Wali discovery: Promising to be a material addition
In July 2021, Oil & Gas Development Co. (OGDC) notified a discovery in the exploratory well, Wali-1 (KPK). The well initially flowed about 1,000bpd of oil and 12mmcfd of gas – from one of three formations (Kawagarh, Hangu and Lockhart). Note that the well is located in close proximity to two of Pakistan’s largest oil assets – Nashpa and Tal block – both of which produced over 20,000bpd of oil at peak. OGDC has 100% stake in Wali block.
Flows have improved significantly
A recent news report indicated that the total production from the three formations is about 3x the initial flow – 2,950bpd oil and 36mmcfd gas – which translates into an earnings impact of c.PKR2.5/sh for OGDC (c.9% of FY23f EPS). As per management guidance, production from the field will start upon successful negotiations with the gas utility, SNGPL, for future offtake, which may take about a year’s time. Also, timing of production from all three formations will depend on the success of future wells drilled at the block. Conservatively, we assume that the well will start producing from the Lockhart formation with c.1,000bpd oil and 15mmcfd gas – equivalent to about PKR1.0/sh in earnings.

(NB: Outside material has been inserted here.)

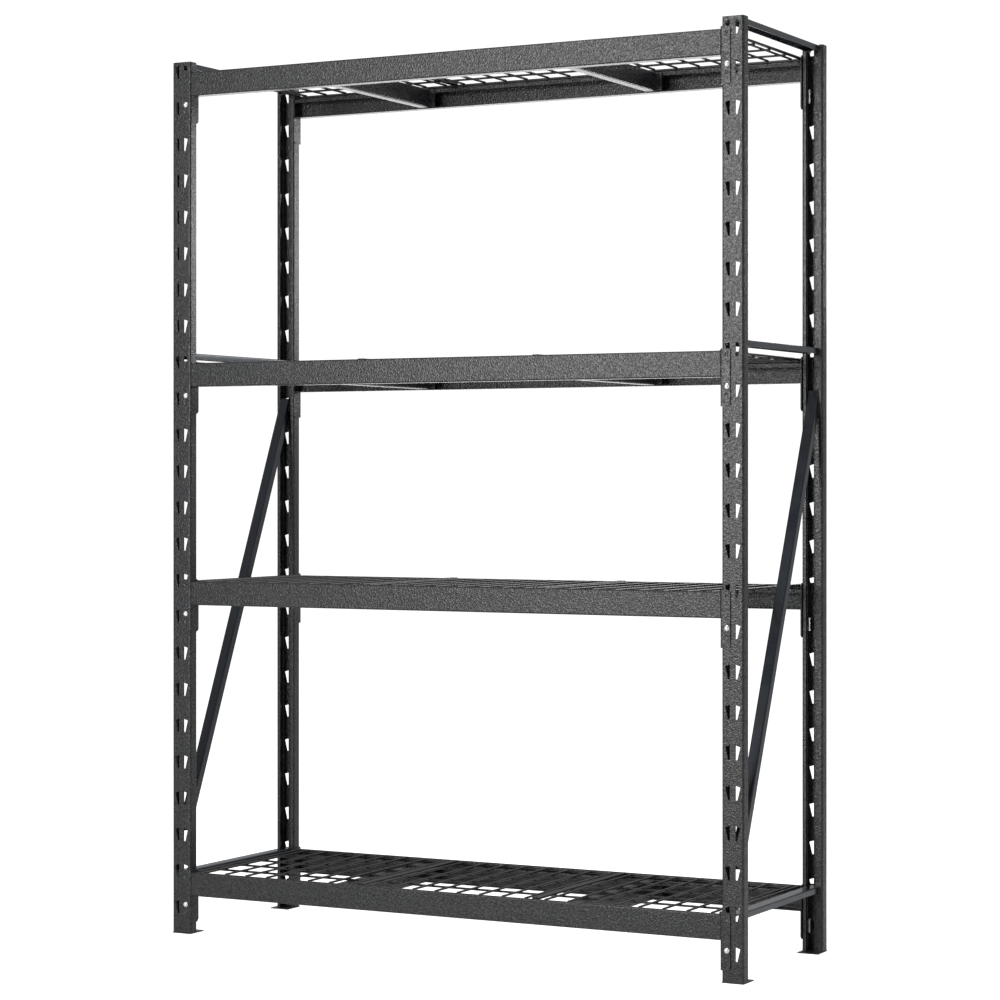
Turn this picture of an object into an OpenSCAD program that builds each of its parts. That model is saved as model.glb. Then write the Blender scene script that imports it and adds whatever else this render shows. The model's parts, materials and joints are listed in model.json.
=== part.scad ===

Indication of large reserves
We understand that the initial estimate of reserves of the discovery is similar to earlier estimates of Nashpa (the largest oil asset of OGDC which contributes c.22% of total oil output); but this can be ascertained only with further drilling in the block. OGDC plans to spud an appraisal well by June 2022.
Nashpa was discovered in 2009 by OGDC; its initial flows were about 7,000bpd of oil from two formations. Wali’s total production is estimated to be less than half of that. But findings from the appraisal well Wali-2 and the field’s development plan will determine its future production trajectory. In case of Nashpa, OGDC drilled five more wells in the block after the discovery until July 2016, which led to peak oil production of over 25,000bpd by January 2017.
Given that production at Tal block and Nashpa have been depleting fast in recent years, we think it will be easier for OGDC to sell the crude oil from Wali to North based refineries in Pakistan (in case it produces more than 5,000bpd in a few years), in our view.
Can help with price discovery for the stock
While it is still very early in the development of Wali, it is nonetheless an exciting prospect for OGDC, which is otherwise plagued by deep undervaluation due to circular debt. Note that oil contributes much less to the buildup of circular debt than it did before 2018, as there is now much more power generation on coal and RLNG than on furnace oil. We think if the discovery ultimately produces more than 5,000bpd of oil (c.14% of present total oil output of OGDC), it will prove to be a more durable catalyst for price discovery for the stock than any circular debt injection by the government.
We have a Buy rating on OGDC with a June 2022 TP of PKR165/sh. The stock is trading at very undemanding valuations – FY22f P/E of c.3.0x and EV/EBITDA of less than 2.0x.